In the meantime, another improvement of note has been the addition of an academic advisor designated to only OMSCS students. White says the advisor dedicates more than 40 hours a week to becoming intimate with the challenges specific to online students. As a result, “We’re in a very strong position to improve the student experience going forward.”

Staying Power

Today, the College of Computing is off and running with its second year of the OMSCS program — inspired by a fall enrollment that was quadruple the size of the College’s on-campus program; though, a significant point is that the existence of one does not affect the demand for the other.

Portrait in front of colorful mural
Jiening Li, senior platform engineer - New York, New York

“We’re often asked if we think students will continue enrolling in the on-campus program if they can get the same degree online for so much less,” says White. “Well, the reality is that the demographics in terms of citizenship/residency are almost exactly flipped.
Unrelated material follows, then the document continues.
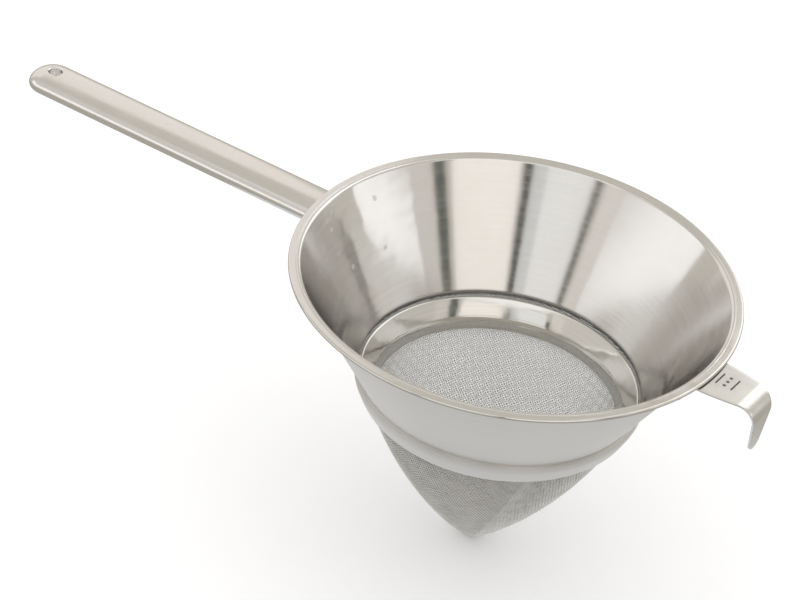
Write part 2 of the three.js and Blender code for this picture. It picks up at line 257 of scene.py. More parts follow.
class Look:
    """A metal built from nodes round one Principled shader."""

    def __init__(self, name, color, roughness, anisotropy=0.0):
        self.material = bpy.data.materials.new(name)
        self.material.use_nodes = True
        self.nodes = self.material.node_tree.nodes
        self.links = self.material.node_tree.links
        self.nodes.clear()
        output = self.nodes.new("ShaderNodeOutputMaterial")
        self.shader = self.nodes.new("ShaderNodeBsdfPrincipled")
        self.links.new(self.shader.outputs[0], output.inputs[0])
        self.set(self.shader, "Base Color", (*color, 1))
        self.set(self.shader, "Metallic", 1.0)
        self.set(self.shader, "Roughness", roughness)
        self.set(self.shader, "Anisotropic", anisotropy)
        self.place = self.nodes.new("ShaderNodeTexCoord").outputs["Object"]

    def set(self, node, key, value):
        if isinstance(value, bpy.types.NodeSocket):
            self.links.new(value, node.inputs[key])
        else:
            node.inputs[key].default_value = value

    def math(self, operation, *values):
        node = self.nodes.new("ShaderNodeMath")
        node.operation = operation
        for i, value in enumerate(values):
            self.set(node, i, value)
        return node.outputs[0]

    def plus(self, first, second):
        return self.math("ADD", first, second)

    def times(self, first, second):
        return self.math("MULTIPLY", first, second)

    def vector_math(self, operation, *vectors):
        node = self.nodes.new("ShaderNodeVectorMath")
        node.operation = operation
        for i, vector in enumerate(vectors):
            self.set(node, i, vector)
        return node.outputs

    def parts(self, vector):
        node = self.nodes.new("ShaderNodeSeparateXYZ")
        self.set(node, 0, vector)
        return node.outputs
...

In the online program, 85 percent of students are domestic, whereas with the on-campus program, more than 85 percent are international.”

Right now, through the massive online delivery format, the average class within the OMSCS program accommodates around 200 students. The expectation is that the program will continue to expand.

“Programs like ours will only grow as we learn how affordable online education can best complement on-campus learning and what works best for students at different stages in their lives,” says Zvi Galil, Dean and John P. Imlay Chair in the College of Computing. 

That’s definitely good news for self-described lifelong learners such as Jiening Li, who began the OMSCS program during the summer term.  She and her husband, Martin Kess, a quantitative developer, are both enrolled in the program. Li says, “The beauty of online education is students can discover their own obstacles and remove them at their own pace. I’m thinking maybe I’ll do one online class after another forever.”